Exercise inputs:
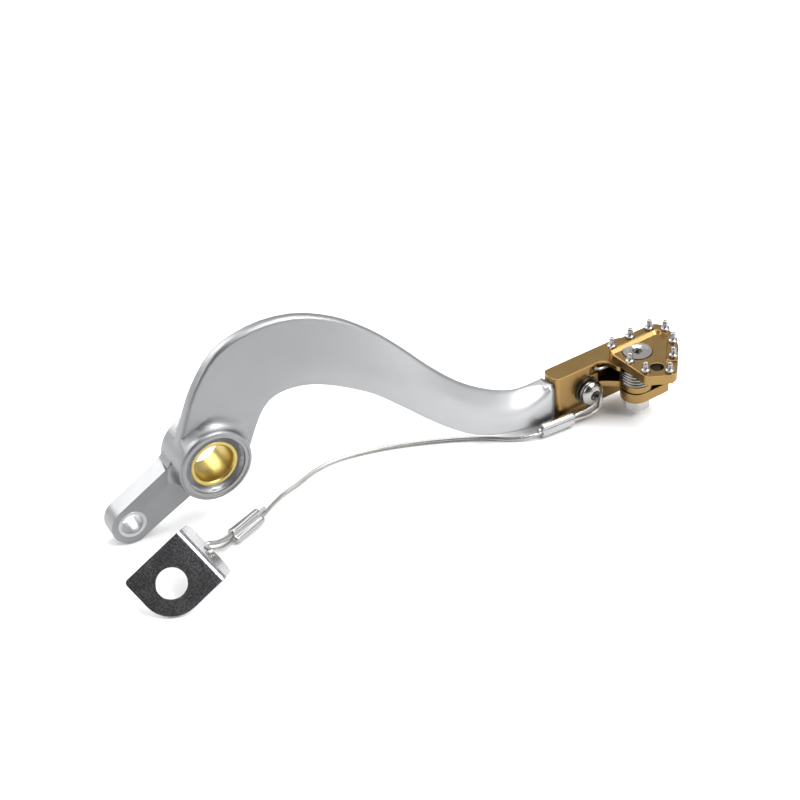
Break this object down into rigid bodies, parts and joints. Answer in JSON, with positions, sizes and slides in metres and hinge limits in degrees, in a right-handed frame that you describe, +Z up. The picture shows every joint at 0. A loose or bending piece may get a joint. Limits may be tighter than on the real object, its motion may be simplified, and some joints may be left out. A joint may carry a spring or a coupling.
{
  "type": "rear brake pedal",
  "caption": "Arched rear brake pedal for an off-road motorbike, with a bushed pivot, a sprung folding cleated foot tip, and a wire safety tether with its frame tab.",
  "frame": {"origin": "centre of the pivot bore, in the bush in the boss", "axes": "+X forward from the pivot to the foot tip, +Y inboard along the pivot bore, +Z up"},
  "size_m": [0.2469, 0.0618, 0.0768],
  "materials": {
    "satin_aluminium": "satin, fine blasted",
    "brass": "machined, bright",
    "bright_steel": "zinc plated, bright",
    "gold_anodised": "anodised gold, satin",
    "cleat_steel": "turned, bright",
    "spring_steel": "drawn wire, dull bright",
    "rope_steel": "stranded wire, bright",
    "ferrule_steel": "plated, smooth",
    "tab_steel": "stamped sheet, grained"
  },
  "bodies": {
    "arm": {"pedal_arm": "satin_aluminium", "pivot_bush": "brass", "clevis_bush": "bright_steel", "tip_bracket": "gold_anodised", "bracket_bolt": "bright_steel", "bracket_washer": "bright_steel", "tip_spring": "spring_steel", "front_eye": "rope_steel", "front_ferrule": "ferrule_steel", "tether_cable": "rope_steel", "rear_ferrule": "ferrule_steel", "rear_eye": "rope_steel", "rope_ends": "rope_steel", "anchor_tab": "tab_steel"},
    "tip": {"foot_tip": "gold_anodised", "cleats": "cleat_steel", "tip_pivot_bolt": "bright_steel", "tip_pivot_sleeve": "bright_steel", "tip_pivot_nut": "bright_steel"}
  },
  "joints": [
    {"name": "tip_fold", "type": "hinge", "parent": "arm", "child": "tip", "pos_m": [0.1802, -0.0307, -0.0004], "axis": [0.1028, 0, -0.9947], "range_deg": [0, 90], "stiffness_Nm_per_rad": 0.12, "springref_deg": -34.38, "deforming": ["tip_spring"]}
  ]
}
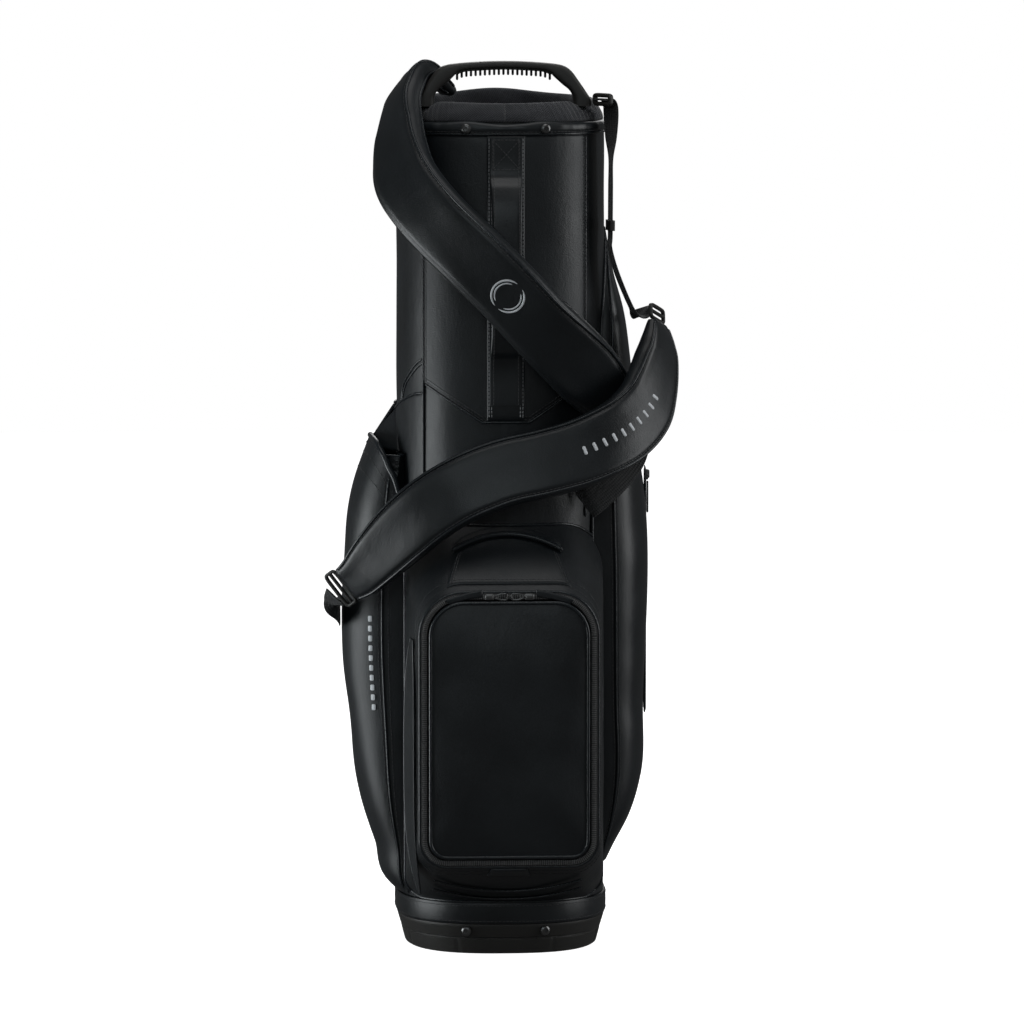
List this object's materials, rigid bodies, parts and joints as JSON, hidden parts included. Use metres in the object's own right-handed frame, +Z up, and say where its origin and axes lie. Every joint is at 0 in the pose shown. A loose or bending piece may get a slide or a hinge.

Problem description:
Output the full listing without altering anything.

Answer to the task:
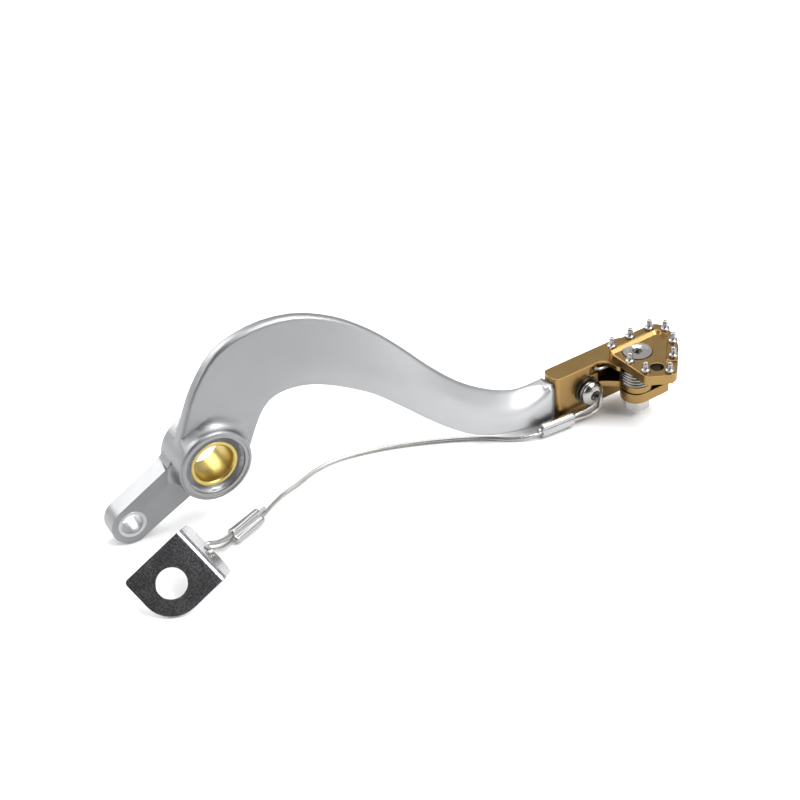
Break this object down into rigid bodies, parts and joints. Answer in JSON, with positions, sizes and slides in metres and hinge limits in degrees, in a right-handed frame that you describe, +Z up. The picture shows every joint at 0. A loose or bending piece may get a joint. Limits may be tighter than on the real object, its motion may be simplified, and some joints may be left out. A joint may carry a spring or a coupling.
{
  "type": "rear brake pedal",
  "caption": "Arched rear brake pedal for an off-road motorbike, with a bushed pivot, a sprung folding cleated foot tip, and a wire safety tether with its frame tab.",
  "frame": {"origin": "centre of the pivot bore, in the bush in the boss", "axes": "+X forward from the pivot to the foot tip, +Y inboard along the pivot bore, +Z up"},
  "size_m": [0.2469, 0.0618, 0.0768],
  "materials": {
    "satin_aluminium": "satin, fine blasted",
    "brass": "machined, bright",
    "bright_steel": "zinc plated, bright",
    "gold_anodised": "anodised gold, satin",
    "cleat_steel": "turned, bright",
    "spring_steel": "drawn wire, dull bright",
    "rope_steel": "stranded wire, bright",
    "ferrule_steel": "plated, smooth",
    "tab_steel": "stamped sheet, grained"
  },
  "bodies": {
    "arm": {"pedal_arm": "satin_aluminium", "pivot_bush": "brass", "clevis_bush": "bright_steel", "tip_bracket": "gold_anodised", "bracket_bolt": "bright_steel", "bracket_washer": "bright_steel", "tip_spring": "spring_steel", "front_eye": "rope_steel", "front_ferrule": "ferrule_steel", "tether_cable": "rope_steel", "rear_ferrule": "ferrule_steel", "rear_eye": "rope_steel", "rope_ends": "rope_steel", "anchor_tab": "tab_steel"},
    "tip": {"foot_tip": "gold_anodised", "cleats": "cleat_steel", "tip_pivot_bolt": "bright_steel", "tip_pivot_sleeve": "bright_steel", "tip_pivot_nut": "bright_steel"}
  },
  "joints": [
    {"name": "tip_fold", "type": "hinge", "parent": "arm", "child": "tip", "pos_m": [0.1802, -0.0307, -0.0004], "axis": [0.1028, 0, -0.9947], "range_deg": [0, 90], "stiffness_Nm_per_rad": 0.12, "springref_deg": -34.38, "deforming": ["tip_spring"]}
  ]
}
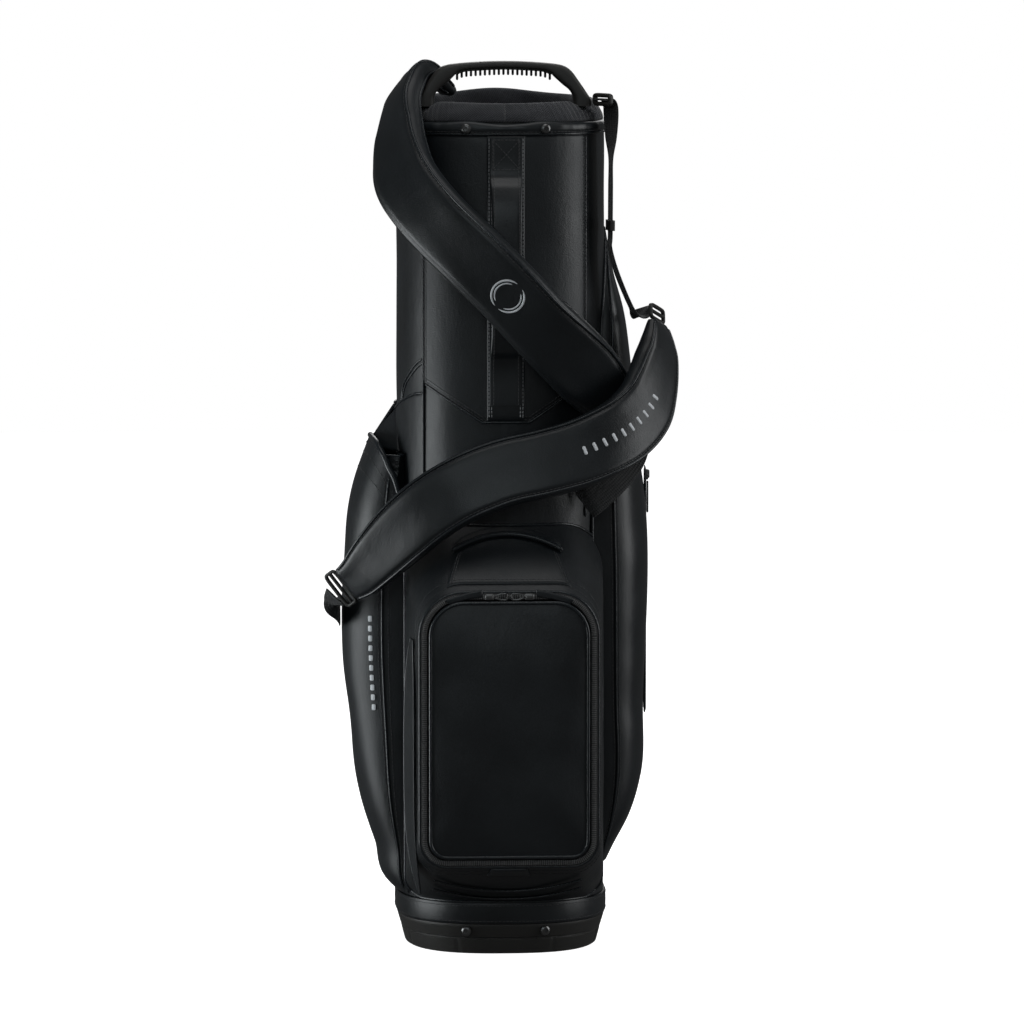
List this object's materials, rigid bodies, parts and joints as JSON, hidden parts included. Use metres in the object's own right-handed frame, +Z up, and say where its origin and axes lie. Every joint is at 0 in the pose shown. A loose or bending piece may get a slide or a hinge.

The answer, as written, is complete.